--- ENTRIES SUPPLIED ---

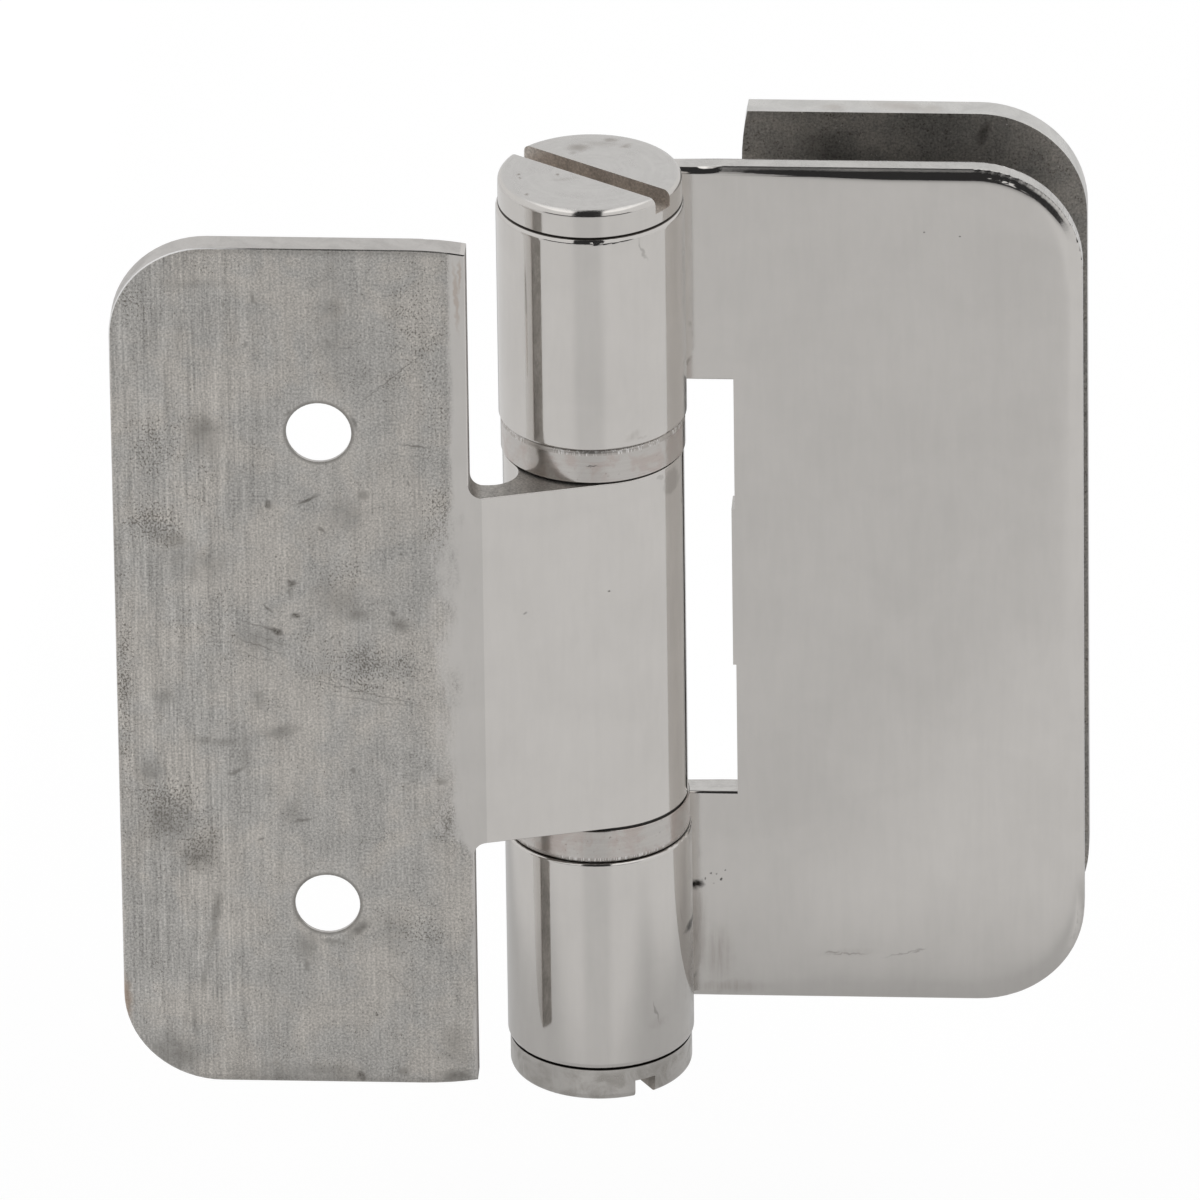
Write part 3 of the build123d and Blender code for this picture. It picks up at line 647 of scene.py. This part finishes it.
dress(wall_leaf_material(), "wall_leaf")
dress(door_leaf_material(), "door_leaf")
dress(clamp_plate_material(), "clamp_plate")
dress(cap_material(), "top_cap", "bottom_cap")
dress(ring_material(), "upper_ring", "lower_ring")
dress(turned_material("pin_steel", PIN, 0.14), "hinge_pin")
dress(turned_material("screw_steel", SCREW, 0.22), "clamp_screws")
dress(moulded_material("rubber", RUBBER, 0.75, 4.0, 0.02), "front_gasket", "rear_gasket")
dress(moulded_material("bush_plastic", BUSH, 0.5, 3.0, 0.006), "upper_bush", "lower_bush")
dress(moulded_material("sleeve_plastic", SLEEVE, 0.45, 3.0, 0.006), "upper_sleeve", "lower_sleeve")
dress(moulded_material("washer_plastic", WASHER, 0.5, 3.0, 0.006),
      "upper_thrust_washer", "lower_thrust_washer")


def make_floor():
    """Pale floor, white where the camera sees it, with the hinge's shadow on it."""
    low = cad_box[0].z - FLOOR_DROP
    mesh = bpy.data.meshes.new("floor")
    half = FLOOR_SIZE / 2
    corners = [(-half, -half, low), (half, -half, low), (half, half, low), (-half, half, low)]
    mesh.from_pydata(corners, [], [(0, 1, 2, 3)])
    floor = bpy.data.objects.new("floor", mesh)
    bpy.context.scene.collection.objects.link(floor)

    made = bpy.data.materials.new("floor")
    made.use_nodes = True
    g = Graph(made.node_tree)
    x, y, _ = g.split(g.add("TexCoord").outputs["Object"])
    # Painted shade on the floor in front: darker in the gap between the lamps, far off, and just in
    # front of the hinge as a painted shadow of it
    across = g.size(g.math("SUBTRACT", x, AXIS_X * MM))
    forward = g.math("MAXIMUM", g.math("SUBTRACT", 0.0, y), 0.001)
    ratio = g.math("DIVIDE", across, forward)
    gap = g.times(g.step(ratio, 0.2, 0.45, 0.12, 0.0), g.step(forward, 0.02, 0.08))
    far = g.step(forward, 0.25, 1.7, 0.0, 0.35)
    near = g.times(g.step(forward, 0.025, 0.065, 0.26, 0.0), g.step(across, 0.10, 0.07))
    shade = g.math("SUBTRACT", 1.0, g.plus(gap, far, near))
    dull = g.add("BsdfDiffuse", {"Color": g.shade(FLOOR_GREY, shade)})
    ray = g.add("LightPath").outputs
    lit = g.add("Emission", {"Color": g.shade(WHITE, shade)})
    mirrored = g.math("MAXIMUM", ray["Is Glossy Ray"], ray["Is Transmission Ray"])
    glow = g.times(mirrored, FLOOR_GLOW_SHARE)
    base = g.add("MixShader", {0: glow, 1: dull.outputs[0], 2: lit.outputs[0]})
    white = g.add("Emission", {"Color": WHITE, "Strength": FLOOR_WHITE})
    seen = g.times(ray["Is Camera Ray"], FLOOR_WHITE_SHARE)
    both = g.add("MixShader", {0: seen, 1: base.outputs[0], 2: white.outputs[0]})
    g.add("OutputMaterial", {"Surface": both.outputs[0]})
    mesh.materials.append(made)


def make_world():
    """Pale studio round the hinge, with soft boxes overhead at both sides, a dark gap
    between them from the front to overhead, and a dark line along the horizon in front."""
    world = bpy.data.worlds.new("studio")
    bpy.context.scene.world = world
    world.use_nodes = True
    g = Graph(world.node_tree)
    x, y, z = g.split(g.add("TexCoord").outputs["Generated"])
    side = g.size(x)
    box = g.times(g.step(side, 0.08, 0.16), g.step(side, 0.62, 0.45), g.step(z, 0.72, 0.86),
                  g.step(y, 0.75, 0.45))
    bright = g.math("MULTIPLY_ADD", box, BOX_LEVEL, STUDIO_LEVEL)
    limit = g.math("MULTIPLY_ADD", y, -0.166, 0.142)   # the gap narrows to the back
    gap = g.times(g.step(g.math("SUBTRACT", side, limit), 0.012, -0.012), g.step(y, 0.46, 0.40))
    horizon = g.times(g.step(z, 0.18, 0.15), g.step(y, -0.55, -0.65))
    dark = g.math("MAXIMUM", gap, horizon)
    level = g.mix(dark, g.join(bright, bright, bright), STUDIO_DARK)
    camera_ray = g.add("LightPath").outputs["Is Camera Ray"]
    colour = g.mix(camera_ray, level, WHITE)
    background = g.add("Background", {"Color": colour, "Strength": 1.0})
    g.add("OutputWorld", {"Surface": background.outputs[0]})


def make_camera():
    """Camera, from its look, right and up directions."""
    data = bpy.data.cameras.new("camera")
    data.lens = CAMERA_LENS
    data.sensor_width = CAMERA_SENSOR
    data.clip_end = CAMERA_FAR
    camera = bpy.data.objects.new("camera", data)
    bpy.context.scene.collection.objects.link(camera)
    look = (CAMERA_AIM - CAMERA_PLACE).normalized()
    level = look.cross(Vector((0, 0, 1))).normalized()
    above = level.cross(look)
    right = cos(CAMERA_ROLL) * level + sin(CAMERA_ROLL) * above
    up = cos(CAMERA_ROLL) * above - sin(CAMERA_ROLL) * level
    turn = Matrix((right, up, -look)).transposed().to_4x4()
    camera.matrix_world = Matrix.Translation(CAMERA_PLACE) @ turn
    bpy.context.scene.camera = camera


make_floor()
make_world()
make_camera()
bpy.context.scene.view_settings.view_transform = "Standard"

---
--- ENTRIES SUPPLIED ---

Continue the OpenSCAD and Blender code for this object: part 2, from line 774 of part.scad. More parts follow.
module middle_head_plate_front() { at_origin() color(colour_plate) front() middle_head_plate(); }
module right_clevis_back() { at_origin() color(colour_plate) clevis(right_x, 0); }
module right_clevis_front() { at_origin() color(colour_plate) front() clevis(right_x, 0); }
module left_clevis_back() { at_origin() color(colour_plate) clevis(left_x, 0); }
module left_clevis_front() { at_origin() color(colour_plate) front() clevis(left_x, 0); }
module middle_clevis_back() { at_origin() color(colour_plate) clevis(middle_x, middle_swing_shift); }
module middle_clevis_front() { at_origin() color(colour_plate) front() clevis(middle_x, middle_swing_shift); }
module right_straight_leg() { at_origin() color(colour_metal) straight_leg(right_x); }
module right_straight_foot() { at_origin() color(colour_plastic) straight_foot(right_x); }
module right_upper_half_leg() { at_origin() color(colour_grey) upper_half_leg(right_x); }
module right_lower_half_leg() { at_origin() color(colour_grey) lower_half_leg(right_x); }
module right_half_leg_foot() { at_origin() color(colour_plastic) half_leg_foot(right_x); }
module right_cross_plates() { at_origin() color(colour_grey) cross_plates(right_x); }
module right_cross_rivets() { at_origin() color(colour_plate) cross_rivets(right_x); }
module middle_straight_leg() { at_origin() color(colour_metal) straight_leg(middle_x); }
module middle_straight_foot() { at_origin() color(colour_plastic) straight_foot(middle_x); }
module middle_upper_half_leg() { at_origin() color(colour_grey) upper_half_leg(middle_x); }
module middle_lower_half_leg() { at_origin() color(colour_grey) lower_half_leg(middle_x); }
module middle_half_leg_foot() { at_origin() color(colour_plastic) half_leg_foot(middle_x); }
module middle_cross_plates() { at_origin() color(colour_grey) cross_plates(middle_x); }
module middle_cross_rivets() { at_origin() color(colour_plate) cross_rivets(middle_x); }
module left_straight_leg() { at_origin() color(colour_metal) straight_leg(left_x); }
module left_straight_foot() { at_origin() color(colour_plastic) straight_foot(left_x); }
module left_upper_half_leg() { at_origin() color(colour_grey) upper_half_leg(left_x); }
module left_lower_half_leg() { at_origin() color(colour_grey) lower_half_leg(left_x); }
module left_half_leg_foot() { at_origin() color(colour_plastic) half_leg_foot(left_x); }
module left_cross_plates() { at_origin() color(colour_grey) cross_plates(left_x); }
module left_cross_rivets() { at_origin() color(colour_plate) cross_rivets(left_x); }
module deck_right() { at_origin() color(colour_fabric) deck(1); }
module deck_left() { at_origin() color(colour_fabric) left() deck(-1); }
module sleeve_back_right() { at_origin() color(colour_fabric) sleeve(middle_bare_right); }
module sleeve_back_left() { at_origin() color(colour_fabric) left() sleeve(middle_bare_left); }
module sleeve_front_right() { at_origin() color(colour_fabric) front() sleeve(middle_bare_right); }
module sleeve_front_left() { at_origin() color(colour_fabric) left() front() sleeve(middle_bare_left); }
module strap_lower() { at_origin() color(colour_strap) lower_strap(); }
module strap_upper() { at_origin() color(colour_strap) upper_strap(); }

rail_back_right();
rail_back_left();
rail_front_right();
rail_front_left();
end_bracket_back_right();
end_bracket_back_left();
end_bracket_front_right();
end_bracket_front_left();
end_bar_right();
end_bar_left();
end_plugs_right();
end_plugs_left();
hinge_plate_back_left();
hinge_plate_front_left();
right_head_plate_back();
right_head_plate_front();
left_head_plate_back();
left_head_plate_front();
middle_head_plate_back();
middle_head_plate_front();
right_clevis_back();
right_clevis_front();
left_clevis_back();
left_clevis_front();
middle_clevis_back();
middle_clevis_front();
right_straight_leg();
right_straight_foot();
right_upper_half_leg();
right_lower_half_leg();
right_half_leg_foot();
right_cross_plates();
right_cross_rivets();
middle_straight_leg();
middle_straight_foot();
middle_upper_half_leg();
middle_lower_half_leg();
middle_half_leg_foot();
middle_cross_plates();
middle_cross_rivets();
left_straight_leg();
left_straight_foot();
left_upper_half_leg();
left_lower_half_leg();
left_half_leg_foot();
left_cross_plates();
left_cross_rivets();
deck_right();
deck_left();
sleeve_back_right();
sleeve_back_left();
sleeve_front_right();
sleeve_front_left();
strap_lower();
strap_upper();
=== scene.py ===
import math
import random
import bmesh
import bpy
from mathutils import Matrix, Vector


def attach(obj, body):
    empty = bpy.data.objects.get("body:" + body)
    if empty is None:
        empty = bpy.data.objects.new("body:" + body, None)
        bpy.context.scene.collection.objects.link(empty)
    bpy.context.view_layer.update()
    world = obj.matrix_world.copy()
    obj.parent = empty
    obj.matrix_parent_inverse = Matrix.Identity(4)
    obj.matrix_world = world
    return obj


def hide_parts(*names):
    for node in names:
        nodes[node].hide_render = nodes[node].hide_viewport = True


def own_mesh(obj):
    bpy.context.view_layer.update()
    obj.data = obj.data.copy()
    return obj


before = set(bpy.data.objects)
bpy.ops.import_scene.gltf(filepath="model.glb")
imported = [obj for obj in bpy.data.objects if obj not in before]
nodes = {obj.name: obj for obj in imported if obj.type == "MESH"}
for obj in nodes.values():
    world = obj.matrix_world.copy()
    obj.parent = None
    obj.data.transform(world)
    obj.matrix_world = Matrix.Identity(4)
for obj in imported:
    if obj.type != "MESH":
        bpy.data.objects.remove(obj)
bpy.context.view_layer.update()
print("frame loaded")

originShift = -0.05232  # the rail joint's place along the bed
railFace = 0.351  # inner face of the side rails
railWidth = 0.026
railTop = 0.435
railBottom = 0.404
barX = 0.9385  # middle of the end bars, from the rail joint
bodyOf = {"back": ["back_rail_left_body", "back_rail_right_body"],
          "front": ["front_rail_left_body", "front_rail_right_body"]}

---
--- ENTRIES SUPPLIED ---

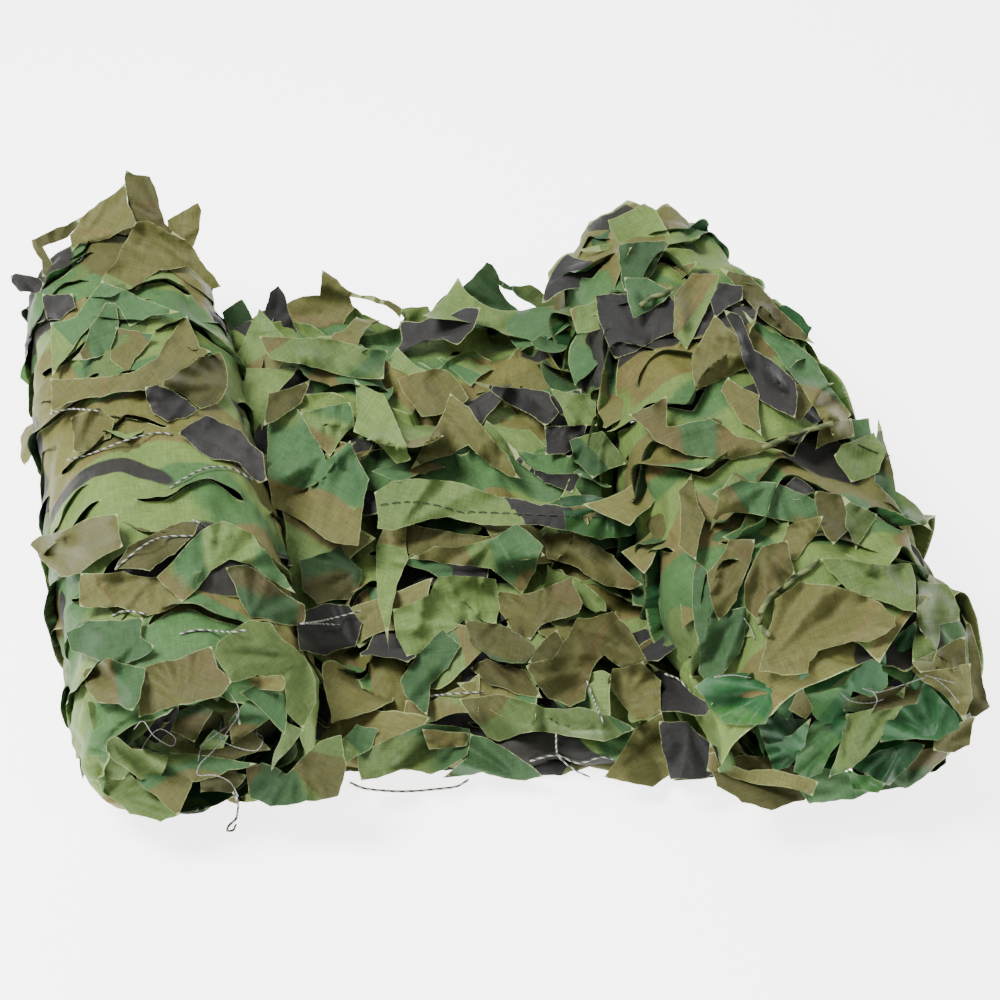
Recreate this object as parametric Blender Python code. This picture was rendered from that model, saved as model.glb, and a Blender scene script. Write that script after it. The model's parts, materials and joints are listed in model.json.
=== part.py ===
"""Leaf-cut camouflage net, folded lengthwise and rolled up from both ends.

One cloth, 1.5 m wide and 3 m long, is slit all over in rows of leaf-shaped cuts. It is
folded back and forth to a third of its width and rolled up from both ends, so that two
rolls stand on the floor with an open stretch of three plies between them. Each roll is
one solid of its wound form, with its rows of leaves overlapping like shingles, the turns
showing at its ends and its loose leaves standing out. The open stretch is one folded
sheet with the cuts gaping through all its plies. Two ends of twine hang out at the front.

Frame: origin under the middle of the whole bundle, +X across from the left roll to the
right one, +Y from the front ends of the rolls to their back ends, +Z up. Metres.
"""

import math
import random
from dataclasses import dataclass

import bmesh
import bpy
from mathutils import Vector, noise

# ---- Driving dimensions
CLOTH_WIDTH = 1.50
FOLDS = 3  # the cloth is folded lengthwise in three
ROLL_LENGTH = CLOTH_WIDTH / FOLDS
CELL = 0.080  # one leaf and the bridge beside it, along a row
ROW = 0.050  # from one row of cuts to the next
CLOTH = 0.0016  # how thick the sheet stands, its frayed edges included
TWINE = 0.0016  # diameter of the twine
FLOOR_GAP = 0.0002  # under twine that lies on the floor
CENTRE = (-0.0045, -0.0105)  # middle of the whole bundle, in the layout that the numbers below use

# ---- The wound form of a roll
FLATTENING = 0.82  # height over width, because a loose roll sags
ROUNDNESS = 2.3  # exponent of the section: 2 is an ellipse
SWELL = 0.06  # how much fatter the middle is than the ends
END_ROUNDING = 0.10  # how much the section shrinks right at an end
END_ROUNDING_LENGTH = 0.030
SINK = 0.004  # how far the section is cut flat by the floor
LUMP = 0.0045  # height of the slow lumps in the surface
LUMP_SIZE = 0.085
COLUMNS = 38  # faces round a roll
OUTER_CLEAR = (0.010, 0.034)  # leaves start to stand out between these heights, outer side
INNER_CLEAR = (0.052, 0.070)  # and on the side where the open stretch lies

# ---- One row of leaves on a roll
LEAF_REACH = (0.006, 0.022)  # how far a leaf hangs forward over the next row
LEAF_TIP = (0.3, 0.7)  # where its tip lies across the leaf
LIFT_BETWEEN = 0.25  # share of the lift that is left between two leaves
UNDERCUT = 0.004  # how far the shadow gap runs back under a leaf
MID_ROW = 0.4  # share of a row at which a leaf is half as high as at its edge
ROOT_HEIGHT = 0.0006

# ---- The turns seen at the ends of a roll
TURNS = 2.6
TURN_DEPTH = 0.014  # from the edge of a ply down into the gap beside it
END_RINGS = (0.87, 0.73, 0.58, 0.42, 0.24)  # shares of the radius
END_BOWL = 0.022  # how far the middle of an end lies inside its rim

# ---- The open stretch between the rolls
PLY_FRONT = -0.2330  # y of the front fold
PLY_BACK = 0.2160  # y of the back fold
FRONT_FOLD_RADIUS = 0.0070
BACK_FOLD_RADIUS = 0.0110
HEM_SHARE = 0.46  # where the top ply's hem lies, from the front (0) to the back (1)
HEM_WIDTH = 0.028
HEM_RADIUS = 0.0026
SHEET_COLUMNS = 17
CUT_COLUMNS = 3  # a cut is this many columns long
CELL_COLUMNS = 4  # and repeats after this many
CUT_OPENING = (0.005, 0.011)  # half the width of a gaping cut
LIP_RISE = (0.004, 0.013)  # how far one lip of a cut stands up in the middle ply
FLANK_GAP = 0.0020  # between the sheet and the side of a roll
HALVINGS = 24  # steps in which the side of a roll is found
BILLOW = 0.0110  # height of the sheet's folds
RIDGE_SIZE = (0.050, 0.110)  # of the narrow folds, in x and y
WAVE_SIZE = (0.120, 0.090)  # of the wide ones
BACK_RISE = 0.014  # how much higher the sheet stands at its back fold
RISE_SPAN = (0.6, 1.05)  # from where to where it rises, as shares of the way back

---

EXERCISE REQUIREMENTS:
The line containing "rail_back_right();" opens the part, and the line containing "before = set(bpy.data.objects)" closes it. Output that part exactly, with both, and only that.

EXERCISE ANSWER:
rail_back_right();
rail_back_left();
rail_front_right();
rail_front_left();
end_bracket_back_right();
end_bracket_back_left();
end_bracket_front_right();
end_bracket_front_left();
end_bar_right();
end_bar_left();
end_plugs_right();
end_plugs_left();
hinge_plate_back_left();
hinge_plate_front_left();
right_head_plate_back();
right_head_plate_front();
left_head_plate_back();
left_head_plate_front();
middle_head_plate_back();
middle_head_plate_front();
right_clevis_back();
right_clevis_front();
left_clevis_back();
left_clevis_front();
middle_clevis_back();
middle_clevis_front();
right_straight_leg();
right_straight_foot();
right_upper_half_leg();
right_lower_half_leg();
right_half_leg_foot();
right_cross_plates();
right_cross_rivets();
middle_straight_leg();
middle_straight_foot();
middle_upper_half_leg();
middle_lower_half_leg();
middle_half_leg_foot();
middle_cross_plates();
middle_cross_rivets();
left_straight_leg();
left_straight_foot();
left_upper_half_leg();
left_lower_half_leg();
left_half_leg_foot();
left_cross_plates();
left_cross_rivets();
deck_right();
deck_left();
sleeve_back_right();
sleeve_back_left();
sleeve_front_right();
sleeve_front_left();
strap_lower();
strap_upper();
=== scene.py ===
import math
import random
import bmesh
import bpy
from mathutils import Matrix, Vector


def attach(obj, body):
    empty = bpy.data.objects.get("body:" + body)
    if empty is None:
        empty = bpy.data.objects.new("body:" + body, None)
        bpy.context.scene.collection.objects.link(empty)
    bpy.context.view_layer.update()
    world = obj.matrix_world.copy()
    obj.parent = empty
    obj.matrix_parent_inverse = Matrix.Identity(4)
    obj.matrix_world = world
    return obj


def hide_parts(*names):
    for node in names:
        nodes[node].hide_render = nodes[node].hide_viewport = True


def own_mesh(obj):
    bpy.context.view_layer.update()
    obj.data = obj.data.copy()
    return obj


before = set(bpy.data.objects)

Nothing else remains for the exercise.